#### Requirement
From the records below, copy out exactly the lines from the one containing "if empty is" to the one containing "in imported if", both included. Add nothing else.

#### Data entries
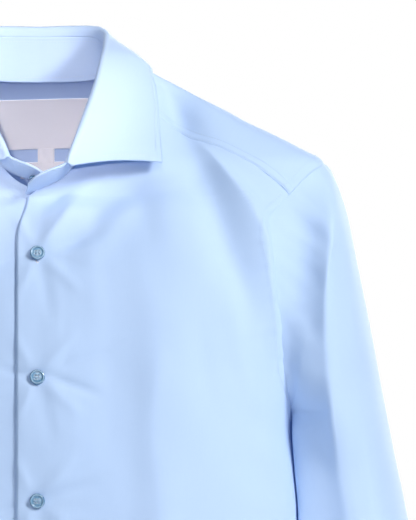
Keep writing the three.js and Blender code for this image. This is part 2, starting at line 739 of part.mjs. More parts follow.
function sleevePoints(sign) {
  const tracks = sleeveTracks(sign);
  return SLEEVE_RUNS.map((run) => tracks.map((track) => new THREE.Vector3(
    columnAt(track, 'run', 'x', run),
    columnAt(track, 'run', 'y', run),
    columnAt(track, 'run', 'z', run),
  )));
}

function sleeveGrid(sign) {
  const points = sleevePoints(sign);
  const plain = withNormals(points, true, sign);
  const columns = plain[0].length;
  const grid = plain.map((row, index) => row.map(({ point, normal }) => {
    if (index === 0) return onBody(point);
    return folded(point, normal);
  }));
  grid[0].forEach((cell, column) => {
    const next = points[0][(column + 1) % columns];
    const before = points[0][(column + columns - 1) % columns];
    const away = next.clone().sub(before).cross(cell.normal).normalize();
    cell.point.addScaledVector(away, -sign * SEAM_GAP);
  });
  const end = grid[grid.length - 1];
  end.forEach((cell, column) => {
    const way = grid[grid.length - 2][column].point.clone().sub(cell.point).normalize();
    cell.point.addScaledVector(way, SEAM_GAP);
  });
  return grid;
}

// The cuff wraps round once and its end laps over its start.
function cuffGrid(sign) {
  const seam = SLEEVE[SLEEVE.length - 1];
  const tilt = degrees(seam.tilt);
  const columns = CUFF_COLUMNS;
  const rows = CUFF_ROWS;
  const points = [];
  for (let row = 0; row <= rows; row += 1) {
    const drop = SEAM_GAP + CUFF_LONG * row / rows;
    const line = [];
    for (let column = 0; column <= columns; column += 1) {
      const part = column / columns * (1 + CUFF_LAP);
      const lift = CUFF_LAP_LIFT * smooth((part - 1 + CUFF_LAP) / CUFF_LAP);
      const turn = degrees(CUFF_LAP_TURN + 360 * part);
      const across = (seam.half + lift) * Math.cos(turn);
      const x = seam.x + across * Math.cos(tilt) + drop * Math.sin(tilt);
      const y = seam.y - (seam.depth + lift) * Math.sin(turn);
      const z = seam.z + across * Math.sin(tilt) - drop * Math.cos(tilt);
      line.push(new THREE.Vector3(sign * x, y, z));
    }
    points.push(line);
  }
  return withNormals(points, false, sign);
}

// A strip that lies on the sleeve above the cuff, over the slit.
function placketGrid(sign) {
  const points = sleevePoints(sign);
  const grid = withNormals(points, true, sign);
  const strip = grid.slice(PLACKET_ROW, -1).map((row) => PLACKET_SPREAD.map((part) => {
    const low = Math.floor(part);
    const from = row[low];
    const to = row[low + 1];
    const normal = from.normal.clone().lerp(to.normal, part - low).normalize();
    const point = from.point.clone().lerp(to.point, part - low);
    return { point: point.addScaledVector(normal, PLACKET_LIFT + CLOTH), normal };
  }));
  return strip;
}

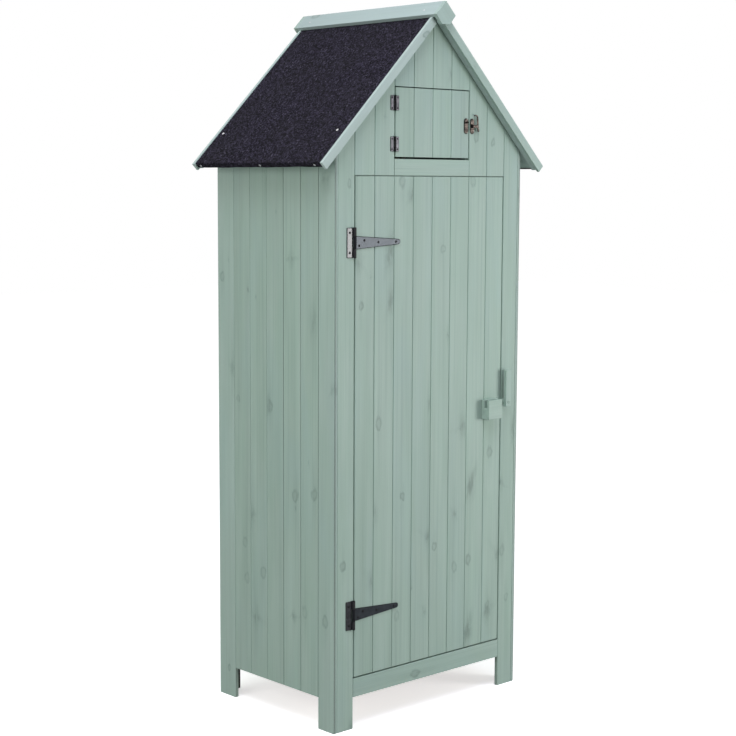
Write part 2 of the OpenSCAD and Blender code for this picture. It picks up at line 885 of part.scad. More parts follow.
// Outline of the hook as it lies when fastened, with the rivet at the origin.
module hook_shape() {
    difference() {
        union() {
            circle(r = hook_eye_r, $fn = 32);
            polygon([[-2.6, 0], [2.6, 0], [3, 12.4], [12, 15.5], [14.5, 19.5], [12.5, 21.5],
                [6, 19.6], [-2, 18], [-14, 17.6], [-24, 16.4], [-28.4, 12.5], [-29.6, 6],
                [-28.4, 2.6], [-26, 3], [-25.8, 7], [-24.2, 11.8], [-21.5, 12.6], [-4.6, 12.6]]);
        }
        circle(r = hook_pin_r + button_play, $fn = 32);
    }
}

// Hook arm, drawn swung clear of the catch.
module hook_arm() {
    color("Sienna") translate([hook_x, front_y - hook_boss - lift, hook_z]) rotate([90, 0, 0])
        linear_extrude(hook_t) rotate(-90) hook_shape();
}

// Screws of the catch plate and of the hook plate.
module plate_screws(x) {
    for (s = [-1, 1])
        screw(x, hook_z + s * hook_screw_z, front_y - hook_plate_t, small_screw_r,
            small_head_r, small_head_t, small_in + hook_plate_t);
}

module catch_screws() {
    color("Sienna") plate_screws(catch_x);
}

module hook_screws() {
    color("Sienna") plate_screws(hook_x);
}

front_stile_left();
front_stile_right();
front_rail();
gable_boards();
hatch_sill();
side_boards_left();
side_boards_right();
side_legs_left();
side_legs_right();
back_boards();
back_legs();
corner_posts();
side_battens();
head_batten();
back_battens();
door_stops();
hatch_stops();
floor_joists();
floor_boards();
shelf_battens();
shelf_lower();
shelf_upper();
loft_boards();
ridge_beam();
roof_boards_left();
roof_boards_right();
felt_left();
felt_right();
verge_battens();
bargeboard_front_left();
bargeboard_front_right();
bargeboard_back_left();
bargeboard_back_right();
ridge_cap_left();
ridge_cap_right();
ridge_ends();
roof_nails();
door_planks();
door_ledges();
door_braces();
hinge_leaves();
hinge_straps();
hinge_pins();
leaf_screws();
strap_screws_set();
latch_block();
button_pivot();
turn_button();
hatch_planks();
hatch_ledges();
hatch_fixed_leaves();
hatch_moving_leaves();
hatch_pins();
hatch_fixed_screws();
hatch_moving_screws();
hatch_catch();
hook_plate();
hook_arm();
catch_screws();
hook_screws();
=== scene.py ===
# %% [markdown]
# # A narrow garden tool shed
# The shed is almost all boards, so this lesson makes one good board first and then uses it
# everywhere. The exact solids come in as a fixed frame; every wooden piece is then dressed
# with a surface worked out in numpy that has eased edges and knows which way its grain runs.

import itertools
import bpy
import numpy as np
from mathutils import Matrix, Vector


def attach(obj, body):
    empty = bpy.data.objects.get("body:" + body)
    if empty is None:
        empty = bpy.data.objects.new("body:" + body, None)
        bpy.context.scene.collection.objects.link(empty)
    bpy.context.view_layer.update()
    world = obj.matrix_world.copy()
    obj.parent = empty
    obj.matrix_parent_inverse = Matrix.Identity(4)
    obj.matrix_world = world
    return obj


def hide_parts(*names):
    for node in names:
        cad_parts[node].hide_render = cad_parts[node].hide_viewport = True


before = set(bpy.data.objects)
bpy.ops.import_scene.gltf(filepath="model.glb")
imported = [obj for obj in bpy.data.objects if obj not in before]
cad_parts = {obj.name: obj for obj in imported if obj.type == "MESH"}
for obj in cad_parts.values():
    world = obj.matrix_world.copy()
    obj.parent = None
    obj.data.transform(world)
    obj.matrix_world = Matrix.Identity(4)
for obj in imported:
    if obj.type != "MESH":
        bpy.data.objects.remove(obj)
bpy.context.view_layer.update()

# %% [markdown]
# ## The camera
# A photograph is matched best by working out where the camera stood. The corners, feet and
# board joints of the shed fix its place, its direction and its focal length. Blender wants
# the lens in millimetres on a 36 mm sensor, so the focal length in pixels is scaled by it.

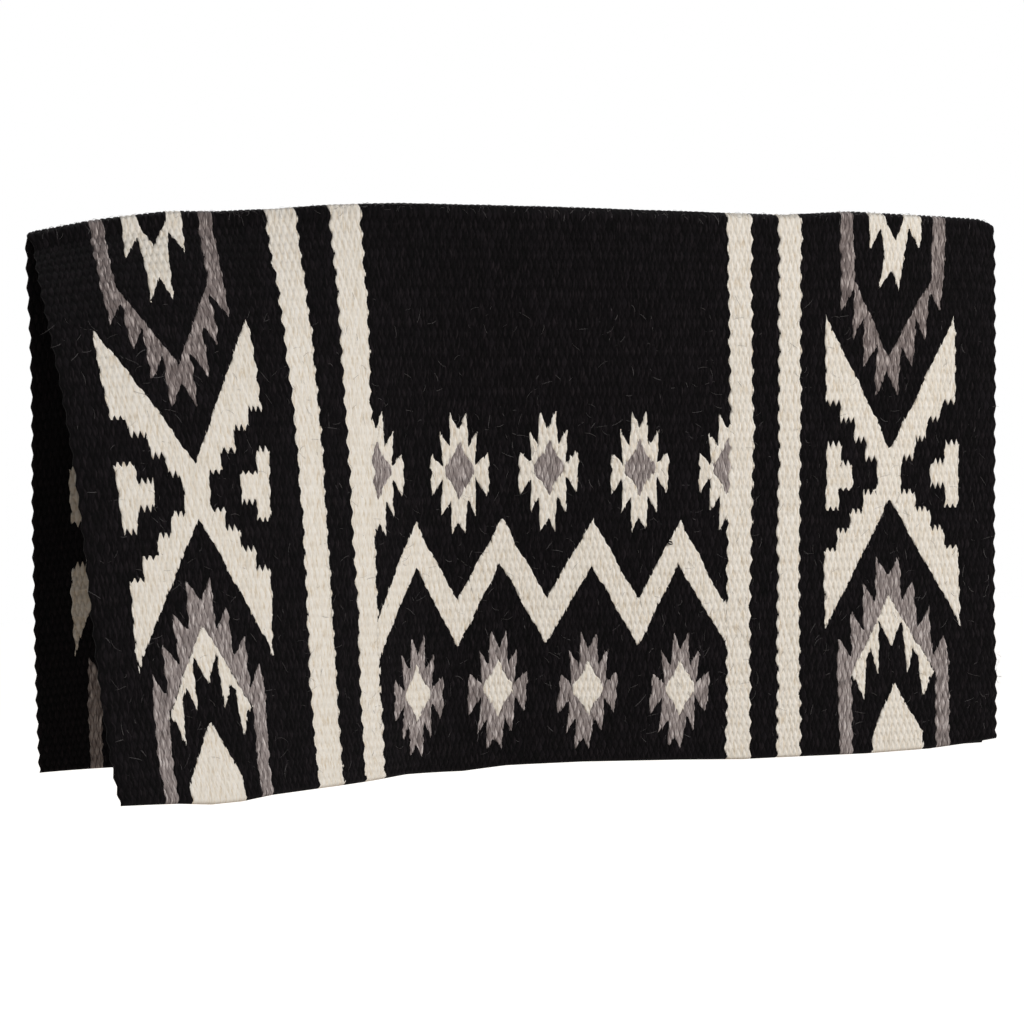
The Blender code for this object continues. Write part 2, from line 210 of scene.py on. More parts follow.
def lean(side, across, down):
    """The cloth's angle from plumb, in degrees."""
    way_down = np.clip((down - QUARTER) / (HALF - QUARTER), 0, 1.05)
    rise = np.clip((down - QUARTER) / RISE, 0, 1)
    if side == "front":
        top, middle, hem = FRONT_TWIST
        angle = top * (1 - way_down) ** 2 + 2 * middle * way_down * (1 - way_down) + hem * way_down**2
        angle = angle * twist_weight(across)
    else:
        angle = REAR_LEAN + REAR_TWIST * twist_weight(across)
    return angle * rise**2 * (3 - 2 * rise)


print("lean at the left edge, a tenth of the way down:", round(float(lean("front", 0.0, HALF / 10)), 1))

# %% [markdown]
# No rail holds a cloth quite straight. The fold rises and dips by a few millimetres, the loose side edges
# bulge, and the hems wander, because the last ribs were never beaten evenly. These are read off the
# photograph at a few places, in metres, and filled in evenly between them.

# %% The fold, the side edges and the hems
CREST_PLACES = (0.0, 0.05, 0.11, 0.15, 0.20, 0.24, 0.31, 0.45, 0.60, 0.66, 0.72, 0.77, 0.82, 0.850, 0.8636)
CREST_LIFTS = (0.0006, 0.0028, 0.0025, -0.0015, -0.0030, -0.0016, -0.0004, -0.0008, -0.0026, -0.0032, 0.0010,
               -0.0004, -0.0020, -0.0034, -0.0075)
CREST_FADE = 0.090
LEFT_BULGE, LEFT_BULGE_FADE = 0.0055, {"front": 0.010, "rear": 0.060}
LEFT_DOWN = (0.0, 0.06, 0.17, 0.30, 0.40, 0.48)
LEFT_SPREAD = {"front": (0.0, 0.0, 0.0, 0.0, 0.0, 0.0007),
               "rear": (0.0, -0.0008, 0.0013, 0.0006, -0.0008, -0.0022)}
RIGHT_DOWN = (0.0, 0.020, 0.060, 0.150, 0.280, 0.360, 0.420, 0.500)
RIGHT_SPREAD = (-0.0026, -0.0012, -0.0004, 0.0008, 0.0012, 0.0018, 0.0046, 0.0050)
LEFT_LOOSE, RIGHT_LOOSE = 0.080, 0.120
HEM_PLACES = (0.0, 0.05, 0.08, 0.11, 0.14, 0.20, 0.30, 0.36, 0.40, 0.47, 0.56, 0.62, 0.66, 0.74, 0.80, 0.84,
              0.8636)
HEM_LENGTHS = (-0.0024, 0.0000, 0.0024, 0.0023, 0.0002, -0.0014, -0.0034, -0.0017, -0.0036, -0.0033,
               -0.0009, 0.0014, 0.0016, 0.0024, 0.0012, -0.0022, -0.0052)
REAR_HEM_PLACES = (0.0, 0.08, 0.15, 0.80, 0.84, 0.8636)
REAR_HEM_LENGTHS = (-0.0008, 0.0010, 0.0, 0.0, -0.0028, -0.0034)
HEMS = {"front": (HEM_PLACES, HEM_LENGTHS), "rear": (REAR_HEM_PLACES, REAR_HEM_LENGTHS)}
HEM_EASE = 0.050


def unevenness(side, across, down):
    """Sideways and upward shifts that the rail and the loose selvages give."""
    lift = np.interp(across, CREST_PLACES, CREST_LIFTS) * np.exp(-((down / CREST_FADE) ** 2))
    near_left = np.clip(1 - across / LEFT_LOOSE, 0, 1) ** 2
    near_right = np.clip((across - WIDTH + RIGHT_LOOSE) / RIGHT_LOOSE, 0, 1) ** 2
    aside = -LEFT_BULGE * near_left * np.exp(-((down / LEFT_BULGE_FADE[side]) ** 2))
    aside += near_left * np.interp(down, LEFT_DOWN, LEFT_SPREAD[side])
    aside += near_right * np.interp(down, RIGHT_DOWN, RIGHT_SPREAD)
    return aside, lift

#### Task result
    if empty is None:
        empty = bpy.data.objects.new("body:" + body, None)
        bpy.context.scene.collection.objects.link(empty)
    bpy.context.view_layer.update()
    world = obj.matrix_world.copy()
    obj.parent = empty
    obj.matrix_parent_inverse = Matrix.Identity(4)
    obj.matrix_world = world
    return obj


def hide_parts(*names):
    for node in names:
        cad_parts[node].hide_render = cad_parts[node].hide_viewport = True


before = set(bpy.data.objects)
bpy.ops.import_scene.gltf(filepath="model.glb")
imported = [obj for obj in bpy.data.objects if obj not in before]
cad_parts = {obj.name: obj for obj in imported if obj.type == "MESH"}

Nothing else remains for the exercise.